Cet exemple de la fertilité du sol montre comment chaque type d’exploitation entraîne de nombreux effets positifs ou négatifs sur les facteurs de production naturels et socio-économiques, ainsi que sur l'environnement.
Le développement durable n'est pas gratuit
Toutes les mesures prises par l'exploitation pour obtenir des effets positifs entraînent un surcroît de travail et ont un coût financier. Le bilan intègre ces charges sous forme de frais matériels et de personnel, qui doivent être reportés sur le prix des produits ou des services, le prix exigé sur le marché est donc relativement élevé, afin de pouvoir couvrir les charges. Ce processus est injuste, car le consommateur prêt à payer un prix supérieur pour des aliments produits dans le cadre d'un développement durable paie pour d'autres consommateurs: en effet, les mesures prises par l'exploitation, et ses services, qui justifient ce prix élevé, bénéficient à toute la société. En outre, ce même consommateur paie la réparation des dommages par le biais des taxes et des impôts.

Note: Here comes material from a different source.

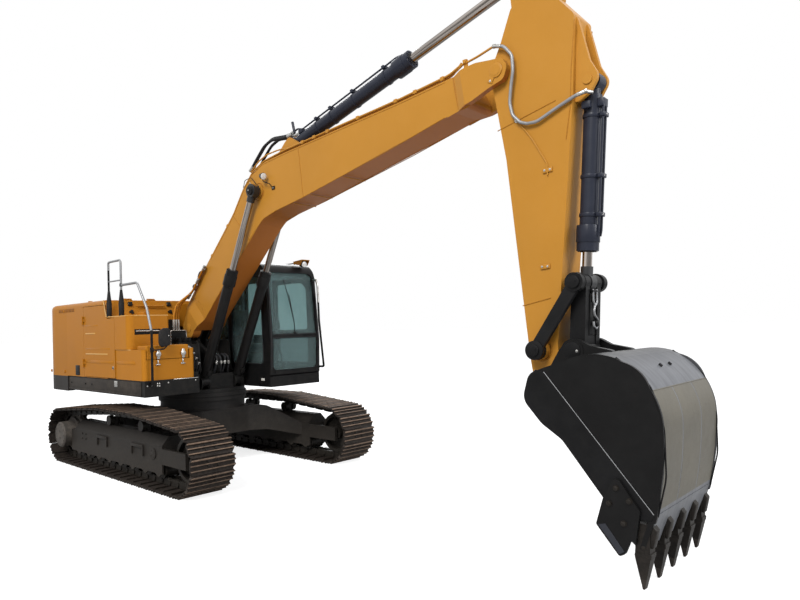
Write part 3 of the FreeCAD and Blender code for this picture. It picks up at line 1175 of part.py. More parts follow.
def h_link():
    """Cast link between the cylinder's pin and the bucket, two cheeks and a cross web."""
    top = ycyl(LINK_PIN, 70, *LINK_Y)
    foot = ycyl(BUCKET_LINK_PIN, 78, -LINK_Y[1], LINK_Y[1])
    span = distance(LINK_PIN, BUCKET_LINK_PIN)
    tx, tz = LINK_PIN
    bx, bz = BUCKET_LINK_PIN
    cheek = side_plate([(tx - 62, tz), (tx + 62, tz), (bx + 66, bz), (bx - 66, bz)], LINK_Y[0] + 8,
                       LINK_Y[1] - 8)
    low = between(BUCKET_LINK_PIN, LINK_PIN, 0.5)
    web = side_plate([(low[0] - 55, low[1]), (low[0] + 55, low[1]), (bx + 60, bz), (bx - 60, bz)],
                     -LINK_Y[0] - 10, LINK_Y[0] + 10)
    hole = ycyl(LINK_PIN, LINK_SHAFT + RUN_CLEAR, -LINK_Y[1] - 1, LINK_Y[1] + 1)
    return fused(both_sides(top) + both_sides(cheek) + [foot, web]).cut(hole)


# ---------------------------------------------------------------- bucket
BUCKET_SIDE = 26.0
WRAPPER = 22.0
EAR_PLATE = (LINK_Y[1] + 22.0, LINK_Y[1] + 76.0)
LIP = (6690.0, 520.0)
LIP_EDGE = ((6575.0, 290.0), (6612.0, 290.0))
TOOTH_TIP = (6584.0, 2.0)


def wrapper_wire(inset):
    """Side view of the bucket's rolled plate, from under the hinge round to the lip."""
    points = [vec(5990 + inset * 0.4, 0, 1090), vec(5945 + inset, 0, 1440), vec(6080, 0, 1610 - inset),
              vec(6450, 0, 1628 - inset), vec(6765 - inset, 0, 1150), vec(6740 - inset, 0, 800),
              vec(LIP[0] - inset, 0, LIP[1])]
    first = Part.makeLine(points[0], points[1])
    second = Part.makeLine(points[1], points[2])
    third = Part.Arc(points[2], vec(6290, 0, 1655 - inset), points[3]).toShape()
    fourth = Part.Arc(points[3], vec(6672 - inset * 0.7, 0, 1440 - inset * 0.7), points[4]).toShape()
    fifth = Part.Arc(points[4], points[5], points[6]).toShape()
    return [first, second, third, fourth, fifth]


def lip_plate(half):
    """Cutting edge that carries the teeth, across the bucket."""
    return side_plate([(LIP[0] + 8, LIP[1] + 20), (LIP[0] - 30, LIP[1] + 20), LIP_EDGE[0], LIP_EDGE[1]],
                      -half, half)


def bucket():
    """Rolled shell, side plates, lip, hinge ears and side cutters."""
    outer = wrapper_wire(0)
    inner = wrapper_wire(WRAPPER)
    start = Part.makeLine(inner[0].Vertexes[0].Point, outer[0].Vertexes[0].Point)
    end = Part.makeLine(outer[-1].Vertexes[-1].Point, inner[-1].Vertexes[-1].Point)
    ring = Part.Wire(Part.__sortEdges__(outer + [end] + inner + [start]))
    face = Part.Face(ring)
    face.translate(vec(0, -BUCKET_HALF + 4, 0))
    shell = face.extrude(vec(0, 2 * BUCKET_HALF - 8, 0))
    bx, bz = ARM_TIP
    side = side_plate([(5760, 1500, 110), (5700, 1290, 120), (5858, 1109, 200), (6024, 998, 150),
                       (6335, 600), (6560, 300, 20), (6640, 330, 20), (6700, 520), (6750, 820, 500),
                       (6775, 1150, 600), (6640, 1560, 260), (6290, 1665, 500), (6020, 1590, 200)],
                      BUCKET_HALF - BUCKET_SIDE, BUCKET_HALF)
    lip = lip_plate(BUCKET_HALF - 2)
    lx, lz = BUCKET_LINK_PIN
    ear = side_plate([(bx - 118, bz + 10, 110), (bx - 10, bz - 118, 110), (bx + 130, bz - 70, 60),
                      (5985, 1110, 30), (6060, 1400), (6330, 1655, 40), (lx + 150, lz + 40, 60),
                      (lx + 20, lz + 112, 100), (lx - 108, lz + 20, 100)], *EAR_PLATE)
    arm_boss = ycyl(ARM_TIP, 105, EAR_PLATE[0] + MOVE_CLEAR, EAR_PLATE[1] + 5)
    link_boss = ycyl(BUCKET_LINK_PIN, 95, EAR_PLATE[0] + MOVE_CLEAR, EAR_PLATE[1] + 5)
    pin = ycyl(ARM_TIP, BUCKET_PIN, -EAR_PLATE[1] - 20, EAR_PLATE[1] + 20)
    cutter = side_plate([(6342, 622), (6281, 418, 20), (6445, 215, 20), (6486, 240, 20), (6529, 345),
                         (6560, 320), (6600, 560, 30), (6440, 790, 30)], BUCKET_HALF - 2, BUCKET_HALF + 30)
    side = side.cut(box(6480, 6700, 0, BUCKET_HALF + 1, 200, 486))
    parts = [shell, lip, pin]
    for piece in (side, ear, arm_boss, link_boss, cutter):
        parts += both_sides(piece)
    return fused(parts)


TOOTH_COUNT = 5
TOOTH_HALF = 48.0
TOOTH_SPAN = BUCKET_HALF - 3 - TOOTH_HALF   # from the middle to an outer tooth


def bucket_teeth():
    teeth = []
    for index in range(TOOTH_COUNT):
        y = TOOTH_SPAN * (2 * index / (TOOTH_COUNT - 1) - 1)
        body = side_plate([(6650, 470), (6560, 470, 10), (6540, 230, 20), (TOOTH_TIP[0] - 6, TOOTH_TIP[1]),
                           (TOOTH_TIP[0] + 8, TOOTH_TIP[1]), (6645, 220, 30)], y - TOOTH_HALF,
                          y + TOOTH_HALF)
        taper = [(TOOTH_HALF, 230), (TOOTH_HALF, 480)]
        wedge = front_plate([(y - a, z) for a, z in taper[::-1]] + [(y - 26, 0), (y + 26, 0)]
                            + [(y + a, z) for a, z in taper], 6400, 6800)
        teeth.append(body.common(wedge))
    slot = lip_plate(BUCKET_HALF)
    return Part.makeCompound([tooth.cut(slot) for tooth in teeth])


def build_equipment():
    save("boom", boom())
    boom_cylinders()
    arm_cylinder()
    save("arm", arm())
    bucket_cylinder()
    save("rocker_links", rocker_links())
    save("bucket_link", h_link())
    save("bucket", bucket())
    save("bucket_teeth", bucket_teeth())


os.makedirs("parts", exist_ok=True)
build_undercarriage()
build_upper()
build_cab()
build_equipment()
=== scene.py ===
import json
import math

import bpy
from mathutils import Matrix, Vector


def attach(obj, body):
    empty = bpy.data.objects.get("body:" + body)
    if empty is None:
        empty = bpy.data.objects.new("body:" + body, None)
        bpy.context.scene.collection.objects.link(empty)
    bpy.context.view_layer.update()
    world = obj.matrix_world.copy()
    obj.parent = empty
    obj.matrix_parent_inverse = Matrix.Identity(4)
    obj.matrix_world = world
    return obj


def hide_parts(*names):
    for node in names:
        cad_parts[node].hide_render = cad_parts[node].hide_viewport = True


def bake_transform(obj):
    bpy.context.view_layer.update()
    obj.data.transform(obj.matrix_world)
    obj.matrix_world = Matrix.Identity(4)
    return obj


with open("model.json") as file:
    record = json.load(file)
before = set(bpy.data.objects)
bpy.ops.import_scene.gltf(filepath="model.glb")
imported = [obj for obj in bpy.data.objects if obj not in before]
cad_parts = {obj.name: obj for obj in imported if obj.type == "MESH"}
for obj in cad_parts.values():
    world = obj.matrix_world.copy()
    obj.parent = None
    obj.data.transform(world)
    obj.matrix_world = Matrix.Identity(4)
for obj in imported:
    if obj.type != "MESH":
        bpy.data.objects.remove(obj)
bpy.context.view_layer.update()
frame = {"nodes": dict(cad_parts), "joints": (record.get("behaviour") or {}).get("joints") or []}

nodes = frame["nodes"]
pivot = {joint["name"]: Vector(joint["pos_m"]) for joint in frame["joints"] if "pos_m" in joint}


# ---------------------------------------------------------------- floor, light and camera
# A plain pale floor, a broad soft lamp high on the camera's side, a weaker one opposite and an
# even grey surround.  The camera stands low beside the bucket and looks back along the machine.
swing_axis = pivot["swing"].x


def nothing_selected():
    """Operators act on all that is selected, so each piece starts from an empty selection."""
    for thing in list(bpy.context.selected_objects):
        thing.select_set(False)
    bpy.context.view_layer.objects.active = None


def select(*pieces):
    """Select these pieces alone, with the first of them active."""
    nothing_selected()
    for piece in pieces:
        piece.select_set(True)
    bpy.context.view_layer.objects.active = pieces[0]


def shader_of(name, **sockets):
    """New material with a Principled shader whose plain sockets are set: (tree, shader, material)."""
    material = bpy.data.materials.new(name)
    material.use_nodes = True
    shader = material.node_tree.nodes["Principled BSDF"]
    for socket, value in sockets.items():
        shader.inputs[socket.replace("_", " ")].default_value = value
    return material.node_tree, shader, material


nothing_selected()
bpy.ops.mesh.primitive_plane_add(size=400, location=(0, 0, 0))
floor = bpy.context.object
floor.name = "studio_floor"
tree, shader, floor_paper = shader_of("floor_paper", Base_Color=(0.46, 0.46, 0.46, 1), Roughness=0.9)
lit = tree.nodes.new("ShaderNodeLightPath")
glow = tree.nodes.new("ShaderNodeEmission")
glow.inputs["Color"].default_value = (1, 1, 1, 1)
glow.inputs["Strength"].default_value = 0.80
both = tree.nodes.new("ShaderNodeAddShader")
seen = tree.nodes.new("ShaderNodeMixShader")
tree.links.new(shader.outputs[0], both.inputs[0])
tree.links.new(glow.outputs[0], both.inputs[1])
tree.links.new(lit.outputs["Is Camera Ray"], seen.inputs[0])
tree.links.new(shader.outputs[0], seen.inputs[1])
tree.links.new(both.outputs[0], seen.inputs[2])
tree.links.new(seen.outputs[0], tree.nodes["Material Output"].inputs["Surface"])
floor.data.materials.append(floor_paper)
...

Argent public pour services publics
Il serait donc pertinent de dédommager les agriculteurs de leurs efforts pour protéger l'écosystème et contribuer au bien général, indépendamment des produits et de leur prix. "Argent public pour services publics" serait la ligne directrice des mesures à envisager. Les méthodes de calcul pour les charges économiques liées à la protection des écosystèmes existent. Elles ont été mises au point et sont opérationnelles pour toute entreprise. Il ne manque plus à présent que la compréhension de la question et la disposition à y répondre pour dédommager de façon juste les agriculteurs des services qu'ils rendent.
Sur le plan de l'économie nationale, le compte y serait, car il serait meilleur marché pour tout le monde, exploitations et société, d'investir dans la prévention des dommages plutôt que dans la réparation des dégâts causés à l'eau, au sol, au climat et à la santé.